Extract, without alteration, each line from the start of the listing to the line bearing "What three.js and".
--- BEGIN Rows ---
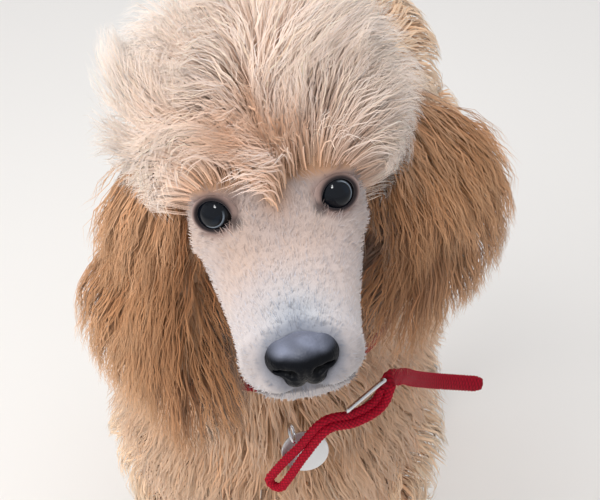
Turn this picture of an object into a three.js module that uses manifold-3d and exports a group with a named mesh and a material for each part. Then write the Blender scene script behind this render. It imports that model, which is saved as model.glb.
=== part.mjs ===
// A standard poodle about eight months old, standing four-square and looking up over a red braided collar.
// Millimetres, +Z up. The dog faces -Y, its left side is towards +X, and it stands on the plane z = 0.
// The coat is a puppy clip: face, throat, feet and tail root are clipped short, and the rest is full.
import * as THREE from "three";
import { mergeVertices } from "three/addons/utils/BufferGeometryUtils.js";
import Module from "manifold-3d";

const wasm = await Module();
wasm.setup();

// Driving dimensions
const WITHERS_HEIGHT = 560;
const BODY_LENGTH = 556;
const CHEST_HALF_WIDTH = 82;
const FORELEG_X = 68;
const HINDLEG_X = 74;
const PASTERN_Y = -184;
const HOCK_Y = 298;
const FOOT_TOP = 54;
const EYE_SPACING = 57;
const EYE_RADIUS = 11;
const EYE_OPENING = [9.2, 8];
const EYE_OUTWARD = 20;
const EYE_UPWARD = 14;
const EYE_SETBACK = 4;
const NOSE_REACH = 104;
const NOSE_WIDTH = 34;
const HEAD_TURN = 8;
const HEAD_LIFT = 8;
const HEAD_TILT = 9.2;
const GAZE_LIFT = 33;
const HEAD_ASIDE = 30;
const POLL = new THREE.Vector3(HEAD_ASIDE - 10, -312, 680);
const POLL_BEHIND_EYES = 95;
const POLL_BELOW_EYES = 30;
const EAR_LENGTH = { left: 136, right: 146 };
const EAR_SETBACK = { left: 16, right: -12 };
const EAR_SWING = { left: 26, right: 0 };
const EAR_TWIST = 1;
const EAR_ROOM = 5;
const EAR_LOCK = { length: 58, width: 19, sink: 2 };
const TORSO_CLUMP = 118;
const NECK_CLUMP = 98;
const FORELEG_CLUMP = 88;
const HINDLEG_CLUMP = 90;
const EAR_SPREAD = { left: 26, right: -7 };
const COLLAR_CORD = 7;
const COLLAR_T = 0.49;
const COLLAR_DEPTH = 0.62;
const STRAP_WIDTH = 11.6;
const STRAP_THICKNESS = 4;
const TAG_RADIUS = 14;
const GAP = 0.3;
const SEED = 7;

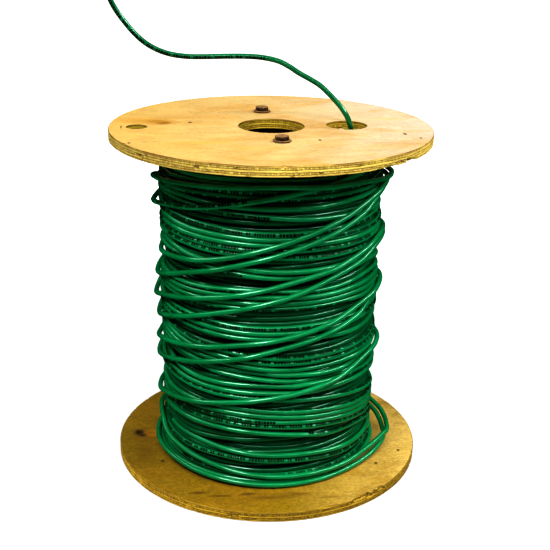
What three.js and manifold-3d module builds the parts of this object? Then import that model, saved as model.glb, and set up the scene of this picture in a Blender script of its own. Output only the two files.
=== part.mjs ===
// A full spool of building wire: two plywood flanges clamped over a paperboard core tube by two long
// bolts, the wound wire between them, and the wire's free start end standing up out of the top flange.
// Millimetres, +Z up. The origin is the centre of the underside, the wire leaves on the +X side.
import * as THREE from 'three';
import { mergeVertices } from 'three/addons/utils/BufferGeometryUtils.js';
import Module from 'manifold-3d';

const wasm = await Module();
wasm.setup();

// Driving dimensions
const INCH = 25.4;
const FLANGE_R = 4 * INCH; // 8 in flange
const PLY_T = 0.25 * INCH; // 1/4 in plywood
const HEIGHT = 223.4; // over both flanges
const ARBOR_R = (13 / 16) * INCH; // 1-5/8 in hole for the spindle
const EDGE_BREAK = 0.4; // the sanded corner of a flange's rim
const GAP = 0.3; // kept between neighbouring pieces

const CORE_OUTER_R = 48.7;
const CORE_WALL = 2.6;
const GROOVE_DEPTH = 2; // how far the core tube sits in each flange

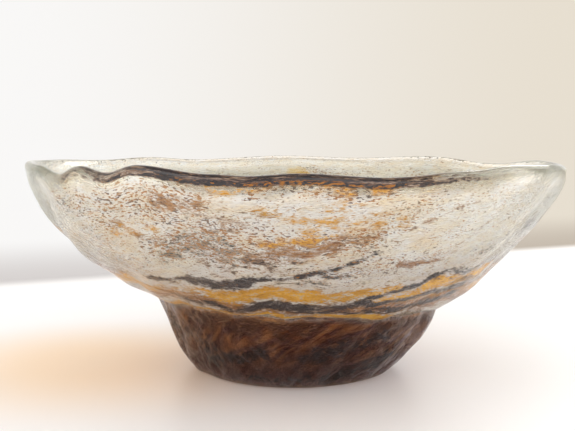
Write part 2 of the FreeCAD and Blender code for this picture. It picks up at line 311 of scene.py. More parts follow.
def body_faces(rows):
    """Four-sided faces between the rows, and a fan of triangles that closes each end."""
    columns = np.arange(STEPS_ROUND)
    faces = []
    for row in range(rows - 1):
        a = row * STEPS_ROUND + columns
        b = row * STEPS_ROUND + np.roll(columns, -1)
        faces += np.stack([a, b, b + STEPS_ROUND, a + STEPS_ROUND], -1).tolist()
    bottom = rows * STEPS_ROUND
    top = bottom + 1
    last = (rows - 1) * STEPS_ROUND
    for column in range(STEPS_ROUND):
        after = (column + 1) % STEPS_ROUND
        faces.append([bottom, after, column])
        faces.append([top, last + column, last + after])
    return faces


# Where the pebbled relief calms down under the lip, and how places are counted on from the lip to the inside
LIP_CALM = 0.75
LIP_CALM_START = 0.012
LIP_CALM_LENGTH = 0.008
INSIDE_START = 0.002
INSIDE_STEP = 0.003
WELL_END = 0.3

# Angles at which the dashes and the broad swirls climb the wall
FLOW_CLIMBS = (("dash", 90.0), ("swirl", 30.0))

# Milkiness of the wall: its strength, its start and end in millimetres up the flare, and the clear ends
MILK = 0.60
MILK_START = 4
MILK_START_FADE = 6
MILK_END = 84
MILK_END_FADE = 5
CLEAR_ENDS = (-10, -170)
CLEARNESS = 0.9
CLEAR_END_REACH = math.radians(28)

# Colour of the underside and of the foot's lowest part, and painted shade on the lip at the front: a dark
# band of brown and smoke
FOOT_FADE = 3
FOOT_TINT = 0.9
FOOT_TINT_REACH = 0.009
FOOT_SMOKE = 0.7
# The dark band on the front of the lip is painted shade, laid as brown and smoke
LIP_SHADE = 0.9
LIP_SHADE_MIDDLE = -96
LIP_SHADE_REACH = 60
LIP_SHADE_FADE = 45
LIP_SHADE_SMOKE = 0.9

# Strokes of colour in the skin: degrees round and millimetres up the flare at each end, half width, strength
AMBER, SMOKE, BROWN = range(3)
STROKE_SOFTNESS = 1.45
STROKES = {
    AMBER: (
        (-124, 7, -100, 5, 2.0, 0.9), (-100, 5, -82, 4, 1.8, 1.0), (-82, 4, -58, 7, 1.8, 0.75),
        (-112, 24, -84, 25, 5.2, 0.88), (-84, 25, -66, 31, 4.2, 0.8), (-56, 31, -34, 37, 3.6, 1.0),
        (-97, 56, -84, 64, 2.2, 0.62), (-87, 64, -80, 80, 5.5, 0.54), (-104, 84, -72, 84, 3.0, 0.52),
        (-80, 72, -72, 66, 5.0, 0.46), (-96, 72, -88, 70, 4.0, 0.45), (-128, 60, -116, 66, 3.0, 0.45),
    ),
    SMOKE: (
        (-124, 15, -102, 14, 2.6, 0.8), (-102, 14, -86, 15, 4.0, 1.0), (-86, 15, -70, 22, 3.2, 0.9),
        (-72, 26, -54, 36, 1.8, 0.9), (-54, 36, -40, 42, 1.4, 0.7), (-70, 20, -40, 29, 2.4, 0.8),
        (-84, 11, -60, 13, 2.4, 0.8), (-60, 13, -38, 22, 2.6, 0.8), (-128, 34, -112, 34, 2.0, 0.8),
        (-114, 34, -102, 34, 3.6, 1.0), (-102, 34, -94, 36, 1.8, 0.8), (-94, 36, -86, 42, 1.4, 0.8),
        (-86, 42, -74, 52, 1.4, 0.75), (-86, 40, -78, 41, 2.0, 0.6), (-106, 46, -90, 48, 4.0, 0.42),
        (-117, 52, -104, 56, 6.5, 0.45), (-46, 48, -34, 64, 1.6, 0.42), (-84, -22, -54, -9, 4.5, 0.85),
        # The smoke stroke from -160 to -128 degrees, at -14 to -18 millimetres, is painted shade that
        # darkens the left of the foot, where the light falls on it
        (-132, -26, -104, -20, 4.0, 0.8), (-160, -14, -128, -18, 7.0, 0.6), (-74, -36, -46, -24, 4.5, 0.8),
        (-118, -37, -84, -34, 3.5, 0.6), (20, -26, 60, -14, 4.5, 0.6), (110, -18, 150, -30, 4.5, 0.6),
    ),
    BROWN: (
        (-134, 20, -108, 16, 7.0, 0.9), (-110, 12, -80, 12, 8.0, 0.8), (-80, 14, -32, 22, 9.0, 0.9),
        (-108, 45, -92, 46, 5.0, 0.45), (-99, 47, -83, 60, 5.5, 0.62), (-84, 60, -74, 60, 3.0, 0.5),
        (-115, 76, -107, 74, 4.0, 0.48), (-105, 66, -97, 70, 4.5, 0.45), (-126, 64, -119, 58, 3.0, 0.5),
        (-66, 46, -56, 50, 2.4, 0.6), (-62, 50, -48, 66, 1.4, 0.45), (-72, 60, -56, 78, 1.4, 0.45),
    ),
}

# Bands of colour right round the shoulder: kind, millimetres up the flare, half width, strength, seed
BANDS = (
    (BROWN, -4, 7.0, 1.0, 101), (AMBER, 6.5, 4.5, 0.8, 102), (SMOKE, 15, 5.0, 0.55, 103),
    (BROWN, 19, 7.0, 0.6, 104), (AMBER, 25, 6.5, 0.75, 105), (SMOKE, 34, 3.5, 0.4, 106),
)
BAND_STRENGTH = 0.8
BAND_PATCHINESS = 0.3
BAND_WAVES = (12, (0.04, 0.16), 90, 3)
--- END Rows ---
#### [Correct output]
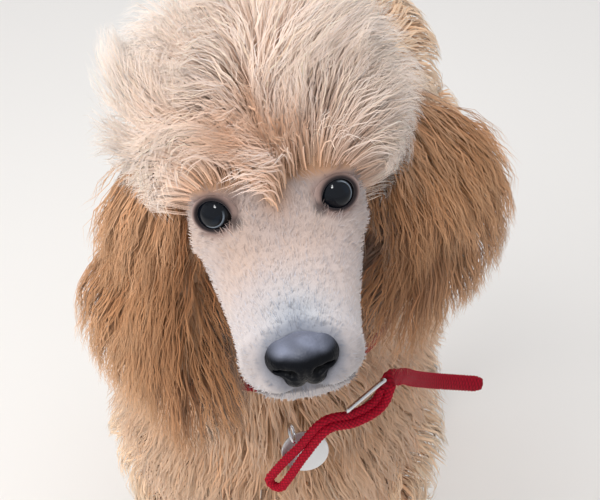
Turn this picture of an object into a three.js module that uses manifold-3d and exports a group with a named mesh and a material for each part. Then write the Blender scene script behind this render. It imports that model, which is saved as model.glb.
=== part.mjs ===
// A standard poodle about eight months old, standing four-square and looking up over a red braided collar.
// Millimetres, +Z up. The dog faces -Y, its left side is towards +X, and it stands on the plane z = 0.
// The coat is a puppy clip: face, throat, feet and tail root are clipped short, and the rest is full.
import * as THREE from "three";
import { mergeVertices } from "three/addons/utils/BufferGeometryUtils.js";
import Module from "manifold-3d";

const wasm = await Module();
wasm.setup();

// Driving dimensions
const WITHERS_HEIGHT = 560;
const BODY_LENGTH = 556;
const CHEST_HALF_WIDTH = 82;
const FORELEG_X = 68;
const HINDLEG_X = 74;
const PASTERN_Y = -184;
const HOCK_Y = 298;
const FOOT_TOP = 54;
const EYE_SPACING = 57;
const EYE_RADIUS = 11;
const EYE_OPENING = [9.2, 8];
const EYE_OUTWARD = 20;
const EYE_UPWARD = 14;
const EYE_SETBACK = 4;
const NOSE_REACH = 104;
const NOSE_WIDTH = 34;
const HEAD_TURN = 8;
const HEAD_LIFT = 8;
const HEAD_TILT = 9.2;
const GAZE_LIFT = 33;
const HEAD_ASIDE = 30;
const POLL = new THREE.Vector3(HEAD_ASIDE - 10, -312, 680);
const POLL_BEHIND_EYES = 95;
const POLL_BELOW_EYES = 30;
const EAR_LENGTH = { left: 136, right: 146 };
const EAR_SETBACK = { left: 16, right: -12 };
const EAR_SWING = { left: 26, right: 0 };
const EAR_TWIST = 1;
const EAR_ROOM = 5;
const EAR_LOCK = { length: 58, width: 19, sink: 2 };
const TORSO_CLUMP = 118;
const NECK_CLUMP = 98;
const FORELEG_CLUMP = 88;
const HINDLEG_CLUMP = 90;
const EAR_SPREAD = { left: 26, right: -7 };
const COLLAR_CORD = 7;
const COLLAR_T = 0.49;
const COLLAR_DEPTH = 0.62;
const STRAP_WIDTH = 11.6;
const STRAP_THICKNESS = 4;
const TAG_RADIUS = 14;
const GAP = 0.3;
const SEED = 7;

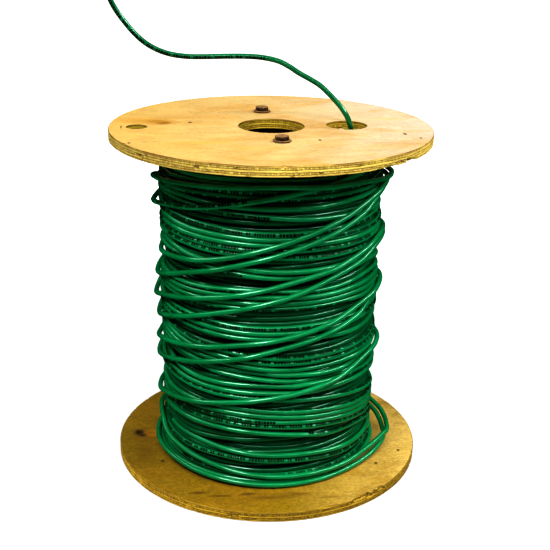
What three.js and manifold-3d module builds the parts of this object? Then import that model, saved as model.glb, and set up the scene of this picture in a Blender script of its own. Output only the two files.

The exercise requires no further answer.